[Stored data entries]

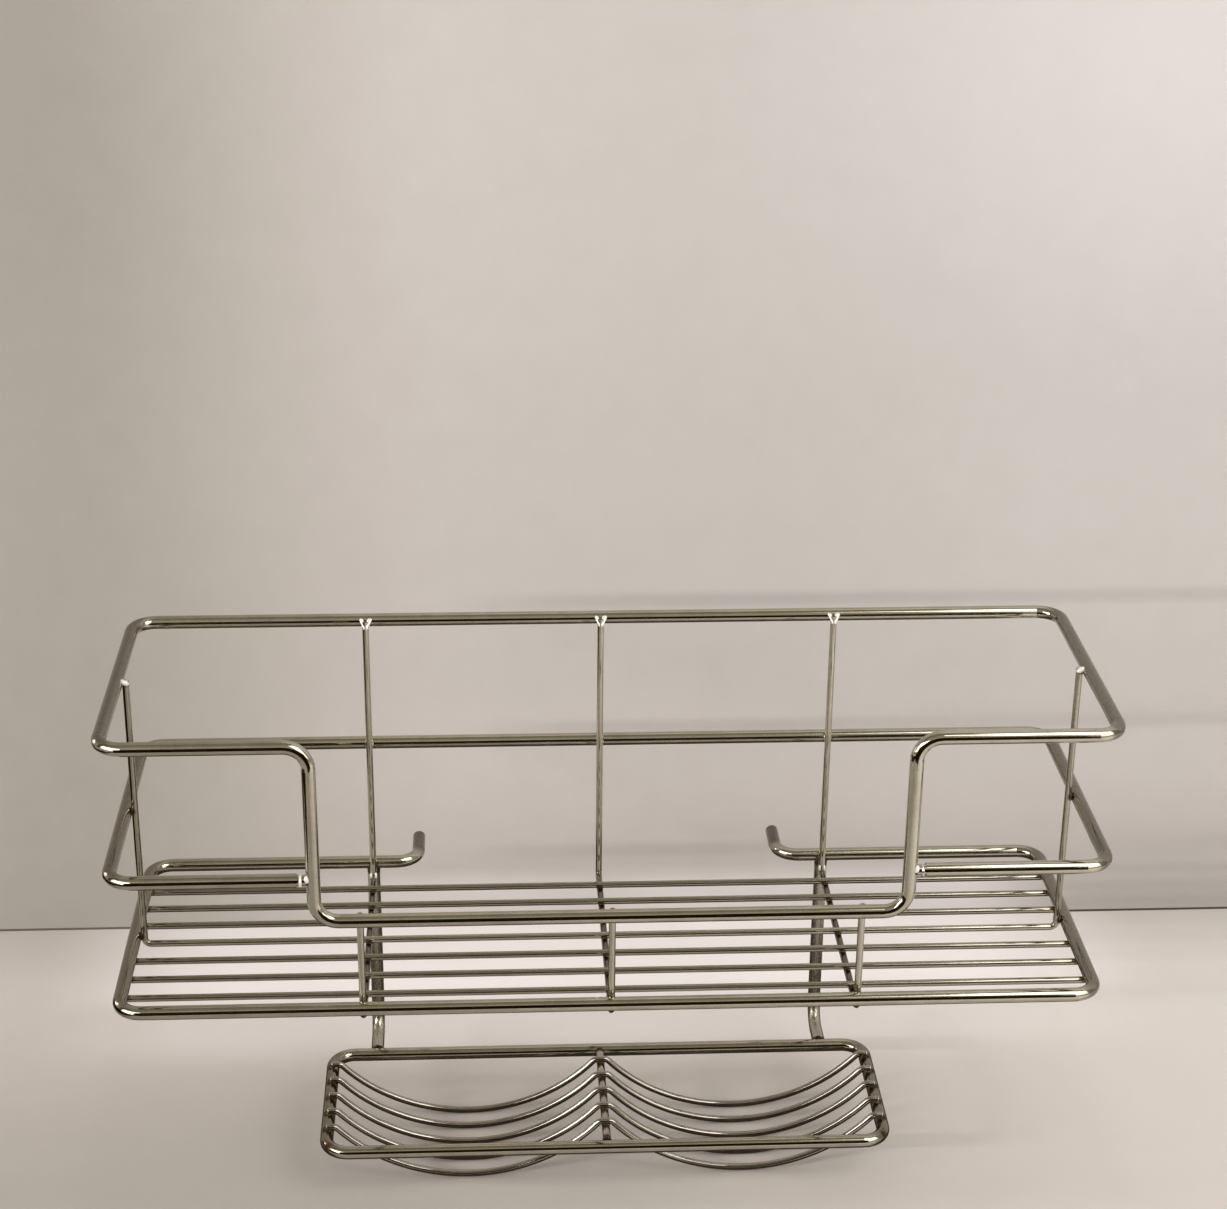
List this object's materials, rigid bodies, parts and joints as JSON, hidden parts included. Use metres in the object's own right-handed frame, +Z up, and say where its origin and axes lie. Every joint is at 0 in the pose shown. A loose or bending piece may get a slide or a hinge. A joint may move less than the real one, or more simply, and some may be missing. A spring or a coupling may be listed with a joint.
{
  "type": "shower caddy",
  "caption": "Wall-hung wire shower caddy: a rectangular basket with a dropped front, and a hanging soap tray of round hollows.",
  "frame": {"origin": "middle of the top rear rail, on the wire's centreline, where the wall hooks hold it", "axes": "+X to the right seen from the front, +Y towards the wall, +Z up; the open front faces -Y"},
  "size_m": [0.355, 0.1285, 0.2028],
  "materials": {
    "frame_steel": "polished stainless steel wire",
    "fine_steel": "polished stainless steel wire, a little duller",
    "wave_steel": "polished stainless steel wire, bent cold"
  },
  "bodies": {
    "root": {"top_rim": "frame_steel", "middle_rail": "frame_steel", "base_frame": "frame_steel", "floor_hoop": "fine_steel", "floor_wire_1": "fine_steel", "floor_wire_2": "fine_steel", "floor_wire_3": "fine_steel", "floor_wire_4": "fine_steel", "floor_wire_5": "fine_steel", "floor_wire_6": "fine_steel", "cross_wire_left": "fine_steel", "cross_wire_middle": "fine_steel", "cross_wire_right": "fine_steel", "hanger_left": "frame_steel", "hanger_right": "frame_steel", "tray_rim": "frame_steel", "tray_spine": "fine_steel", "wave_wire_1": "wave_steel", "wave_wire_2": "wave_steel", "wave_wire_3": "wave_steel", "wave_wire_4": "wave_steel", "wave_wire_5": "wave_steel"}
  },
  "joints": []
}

--

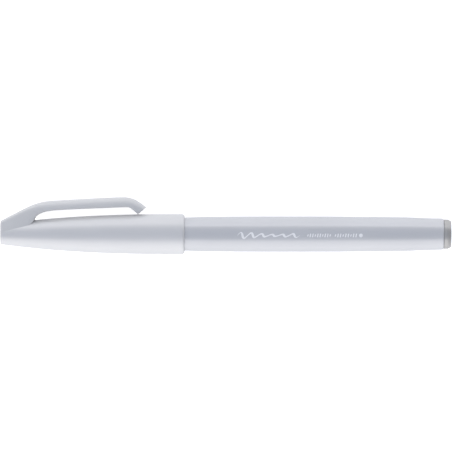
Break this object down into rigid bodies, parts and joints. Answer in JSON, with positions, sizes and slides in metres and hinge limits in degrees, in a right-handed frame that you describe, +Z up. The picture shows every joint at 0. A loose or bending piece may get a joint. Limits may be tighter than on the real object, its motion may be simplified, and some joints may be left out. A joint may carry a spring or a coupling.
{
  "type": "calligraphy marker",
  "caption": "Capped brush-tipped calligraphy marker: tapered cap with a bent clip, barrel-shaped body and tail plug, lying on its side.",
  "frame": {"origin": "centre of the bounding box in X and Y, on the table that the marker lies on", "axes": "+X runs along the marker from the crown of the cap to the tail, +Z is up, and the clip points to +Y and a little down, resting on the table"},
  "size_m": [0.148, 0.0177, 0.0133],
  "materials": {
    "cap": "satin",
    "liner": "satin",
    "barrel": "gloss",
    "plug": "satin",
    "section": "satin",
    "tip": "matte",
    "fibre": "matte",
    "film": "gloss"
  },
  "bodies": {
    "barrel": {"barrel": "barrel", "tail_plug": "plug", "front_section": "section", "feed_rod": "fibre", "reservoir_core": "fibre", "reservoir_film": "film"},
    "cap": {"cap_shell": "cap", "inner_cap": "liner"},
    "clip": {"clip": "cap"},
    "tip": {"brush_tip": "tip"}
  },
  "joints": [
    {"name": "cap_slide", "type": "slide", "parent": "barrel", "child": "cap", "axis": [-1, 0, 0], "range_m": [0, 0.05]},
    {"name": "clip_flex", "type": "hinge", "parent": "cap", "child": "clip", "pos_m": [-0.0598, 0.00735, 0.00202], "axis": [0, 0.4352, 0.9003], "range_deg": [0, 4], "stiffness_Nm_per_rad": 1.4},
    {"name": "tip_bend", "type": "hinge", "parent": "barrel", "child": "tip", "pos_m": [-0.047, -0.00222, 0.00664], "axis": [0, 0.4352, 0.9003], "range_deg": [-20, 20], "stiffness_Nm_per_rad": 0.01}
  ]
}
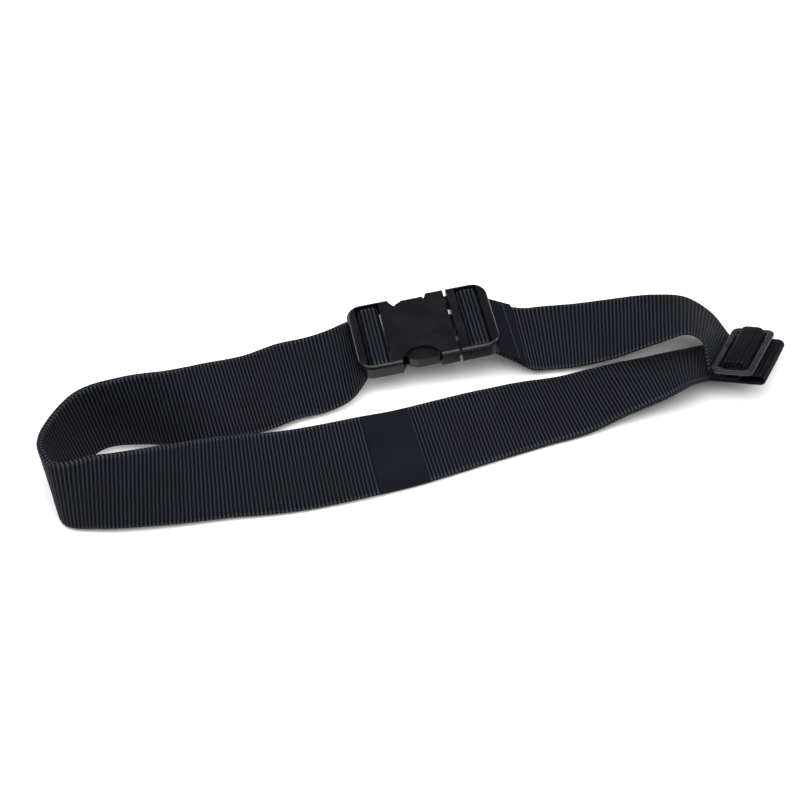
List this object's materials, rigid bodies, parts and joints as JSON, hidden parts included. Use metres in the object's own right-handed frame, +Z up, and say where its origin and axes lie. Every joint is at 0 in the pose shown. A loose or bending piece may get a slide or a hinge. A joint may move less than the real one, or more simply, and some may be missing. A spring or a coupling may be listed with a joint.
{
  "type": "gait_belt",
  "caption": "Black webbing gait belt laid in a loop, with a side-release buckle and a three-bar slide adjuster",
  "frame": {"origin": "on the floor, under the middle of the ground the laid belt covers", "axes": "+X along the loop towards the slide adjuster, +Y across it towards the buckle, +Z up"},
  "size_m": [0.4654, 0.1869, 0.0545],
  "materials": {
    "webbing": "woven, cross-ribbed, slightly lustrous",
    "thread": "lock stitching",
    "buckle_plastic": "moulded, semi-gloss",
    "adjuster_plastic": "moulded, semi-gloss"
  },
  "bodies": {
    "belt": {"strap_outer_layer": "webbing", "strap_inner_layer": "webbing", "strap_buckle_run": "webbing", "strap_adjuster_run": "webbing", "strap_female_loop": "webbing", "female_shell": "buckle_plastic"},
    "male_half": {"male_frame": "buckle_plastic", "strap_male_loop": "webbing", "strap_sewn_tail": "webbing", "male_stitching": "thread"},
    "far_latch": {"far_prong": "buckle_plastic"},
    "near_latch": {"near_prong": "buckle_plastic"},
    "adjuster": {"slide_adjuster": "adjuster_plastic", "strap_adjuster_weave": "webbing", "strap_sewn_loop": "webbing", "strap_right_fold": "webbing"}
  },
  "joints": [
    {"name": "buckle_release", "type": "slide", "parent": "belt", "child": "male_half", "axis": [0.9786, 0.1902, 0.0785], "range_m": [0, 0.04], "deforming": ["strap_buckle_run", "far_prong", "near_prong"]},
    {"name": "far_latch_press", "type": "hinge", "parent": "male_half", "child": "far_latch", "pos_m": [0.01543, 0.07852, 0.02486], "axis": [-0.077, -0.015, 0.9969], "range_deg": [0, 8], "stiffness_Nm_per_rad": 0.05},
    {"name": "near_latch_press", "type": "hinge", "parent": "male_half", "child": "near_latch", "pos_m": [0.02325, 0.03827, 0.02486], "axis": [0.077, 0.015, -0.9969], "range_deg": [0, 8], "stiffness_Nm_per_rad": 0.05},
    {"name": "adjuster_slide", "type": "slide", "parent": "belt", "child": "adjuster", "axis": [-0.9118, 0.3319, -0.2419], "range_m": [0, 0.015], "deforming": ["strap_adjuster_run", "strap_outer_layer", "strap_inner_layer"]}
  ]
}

==

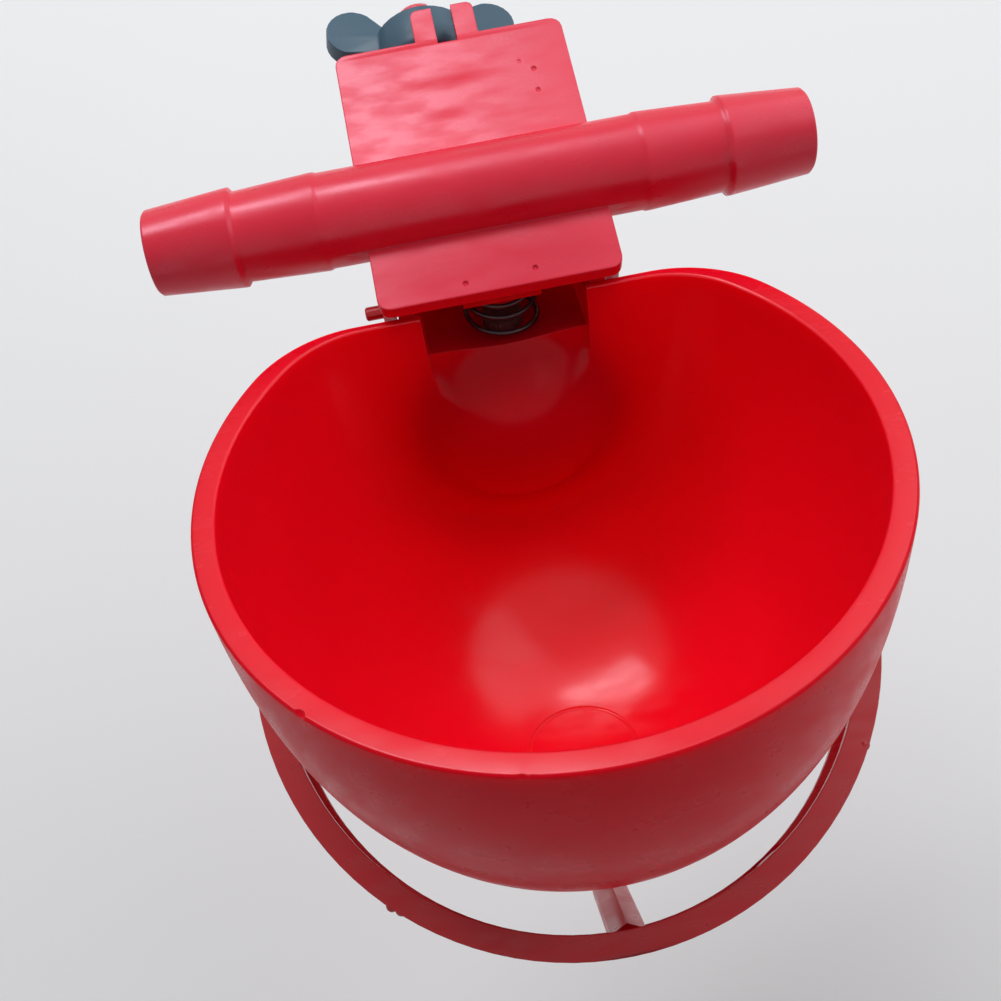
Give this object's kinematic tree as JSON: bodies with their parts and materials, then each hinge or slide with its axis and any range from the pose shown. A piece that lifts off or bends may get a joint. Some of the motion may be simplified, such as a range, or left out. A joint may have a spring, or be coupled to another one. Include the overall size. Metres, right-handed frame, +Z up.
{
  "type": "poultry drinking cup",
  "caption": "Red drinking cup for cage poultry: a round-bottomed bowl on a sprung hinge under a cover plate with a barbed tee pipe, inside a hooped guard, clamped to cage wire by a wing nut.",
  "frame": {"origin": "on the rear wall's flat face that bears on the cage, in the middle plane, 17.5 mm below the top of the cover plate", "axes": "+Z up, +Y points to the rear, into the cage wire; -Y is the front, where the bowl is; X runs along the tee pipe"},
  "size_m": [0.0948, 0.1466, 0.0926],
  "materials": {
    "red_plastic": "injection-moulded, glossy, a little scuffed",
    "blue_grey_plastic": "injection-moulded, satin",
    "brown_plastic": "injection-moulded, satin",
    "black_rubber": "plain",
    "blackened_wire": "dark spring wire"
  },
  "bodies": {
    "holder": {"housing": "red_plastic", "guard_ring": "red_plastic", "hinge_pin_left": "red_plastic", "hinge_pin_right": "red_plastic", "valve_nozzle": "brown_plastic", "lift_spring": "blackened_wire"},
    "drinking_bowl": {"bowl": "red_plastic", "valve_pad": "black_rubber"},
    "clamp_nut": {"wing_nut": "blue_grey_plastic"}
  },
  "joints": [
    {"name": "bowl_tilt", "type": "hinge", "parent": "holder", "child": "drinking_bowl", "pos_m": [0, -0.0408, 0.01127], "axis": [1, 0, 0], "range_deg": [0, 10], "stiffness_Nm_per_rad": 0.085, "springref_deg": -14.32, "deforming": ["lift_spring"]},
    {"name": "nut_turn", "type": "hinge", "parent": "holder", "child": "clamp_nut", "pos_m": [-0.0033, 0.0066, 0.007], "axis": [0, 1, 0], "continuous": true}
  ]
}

# [The task]
In the records, locate each line holding the string "down" and copy it.

# [The reply]
Break this object down into rigid bodies, parts and joints. Answer in JSON, with positions, sizes and slides in metres and hinge limits in degrees, in a right-handed frame that you describe, +Z up. The picture shows every joint at 0. A loose or bending piece may get a joint. Limits may be tighter than on the real object, its motion may be simplified, and some joints may be left out. A joint may carry a spring or a coupling.
  "frame": {"origin": "centre of the bounding box in X and Y, on the table that the marker lies on", "axes": "+X runs along the marker from the crown of the cap to the tail, +Z is up, and the clip points to +Y and a little down, resting on the table"},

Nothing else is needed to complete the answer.